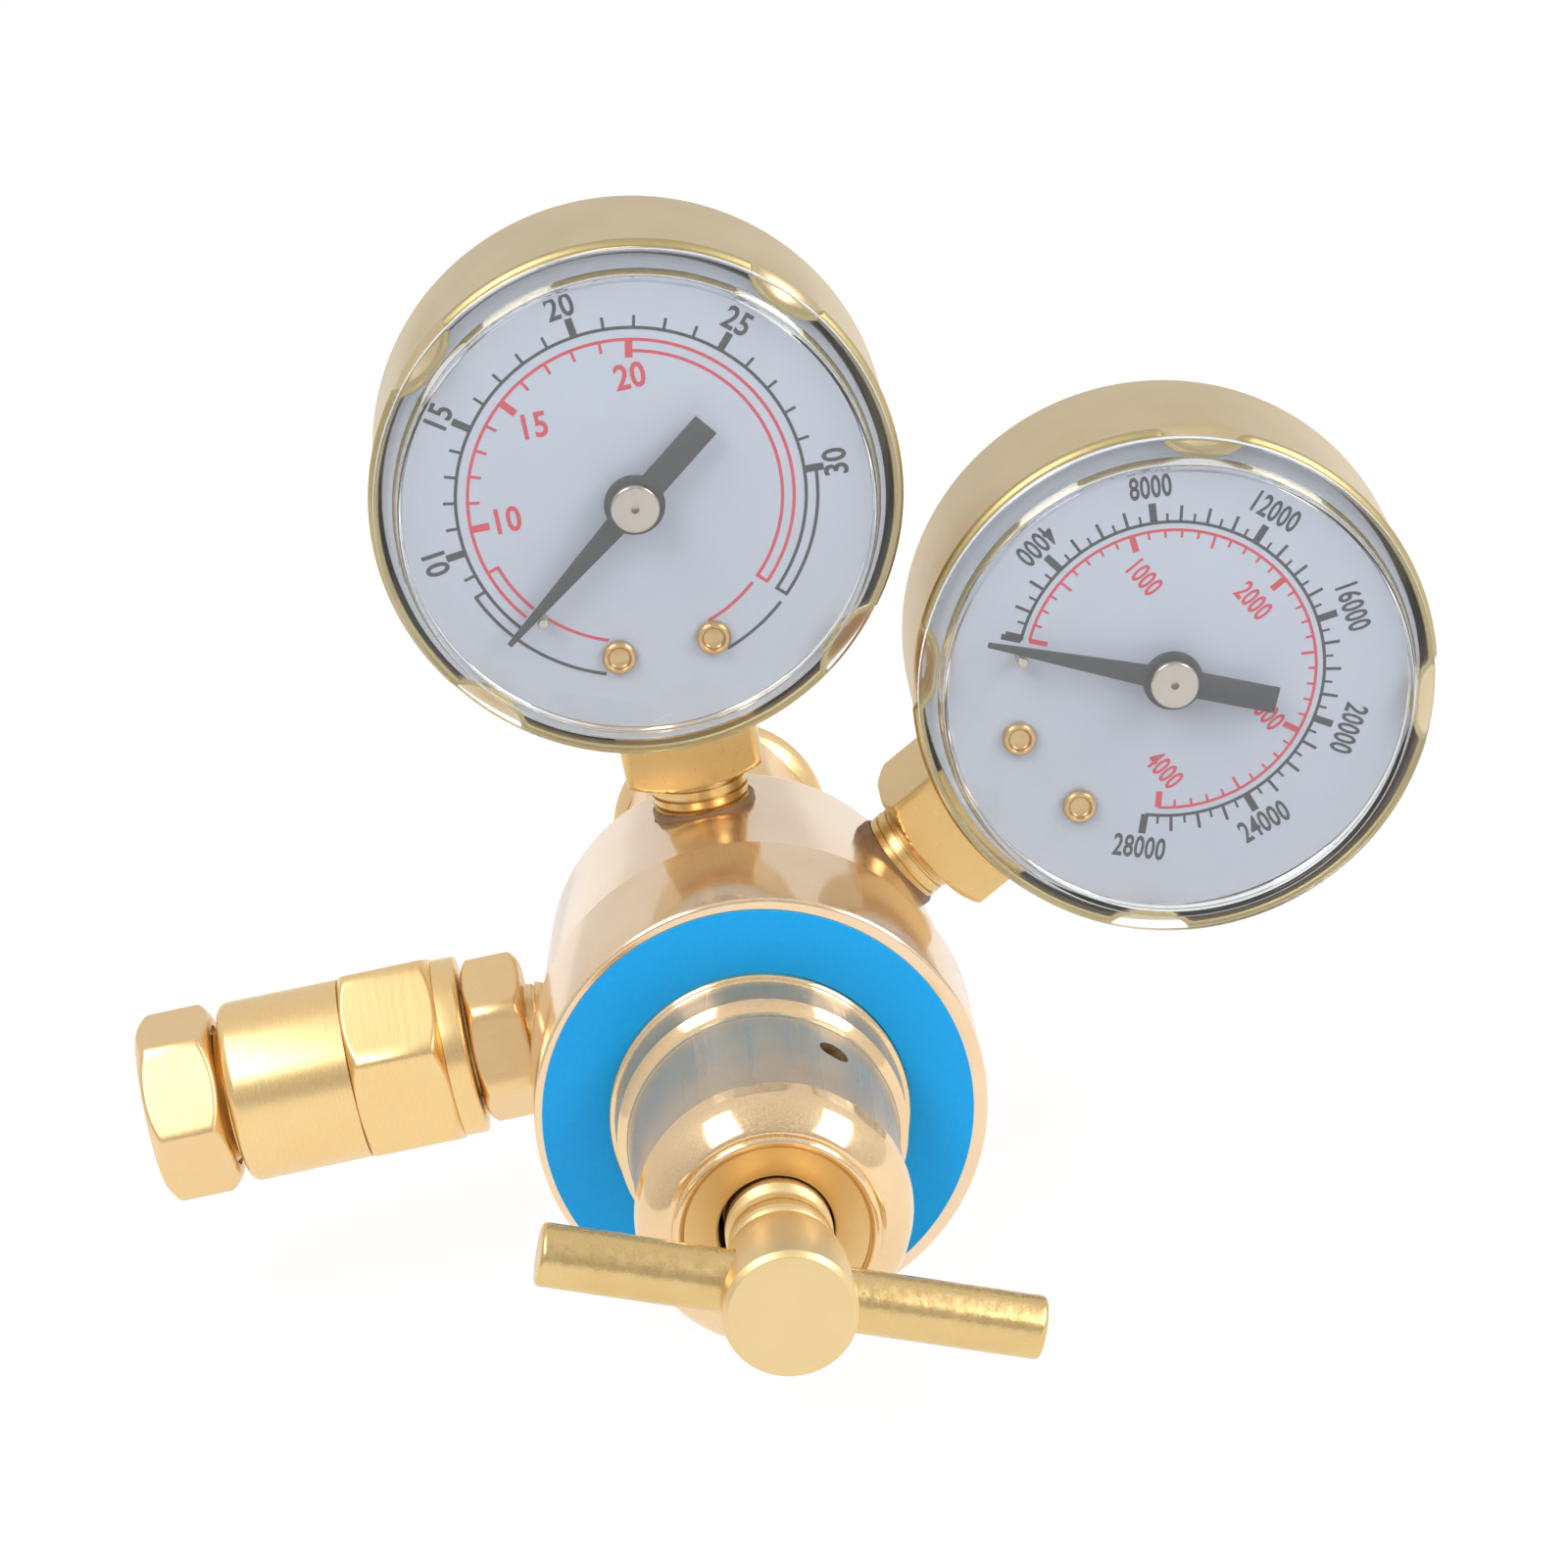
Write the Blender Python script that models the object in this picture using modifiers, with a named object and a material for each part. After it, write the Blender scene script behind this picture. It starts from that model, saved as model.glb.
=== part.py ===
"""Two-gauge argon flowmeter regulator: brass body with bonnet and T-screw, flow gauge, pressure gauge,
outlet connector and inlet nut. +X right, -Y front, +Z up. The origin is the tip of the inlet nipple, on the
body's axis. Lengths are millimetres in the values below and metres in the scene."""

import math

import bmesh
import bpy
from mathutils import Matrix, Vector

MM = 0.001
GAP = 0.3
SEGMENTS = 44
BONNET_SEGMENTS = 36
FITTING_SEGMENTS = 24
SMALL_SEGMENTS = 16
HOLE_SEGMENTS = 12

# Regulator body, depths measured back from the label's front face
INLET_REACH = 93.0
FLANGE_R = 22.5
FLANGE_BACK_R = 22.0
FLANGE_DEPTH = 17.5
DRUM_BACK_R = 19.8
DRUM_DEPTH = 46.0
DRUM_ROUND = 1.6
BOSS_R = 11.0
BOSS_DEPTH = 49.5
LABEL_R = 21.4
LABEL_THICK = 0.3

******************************

Review the material and copy each line in which the word "with" appears.

Write the Blender Python script that models the object in this picture using modifiers, with a named object and a material for each part. After it, write the Blender scene script behind this picture. It starts from that model, saved as model.glb.
"""Two-gauge argon flowmeter regulator: brass body with bonnet and T-screw, flow gauge, pressure gauge,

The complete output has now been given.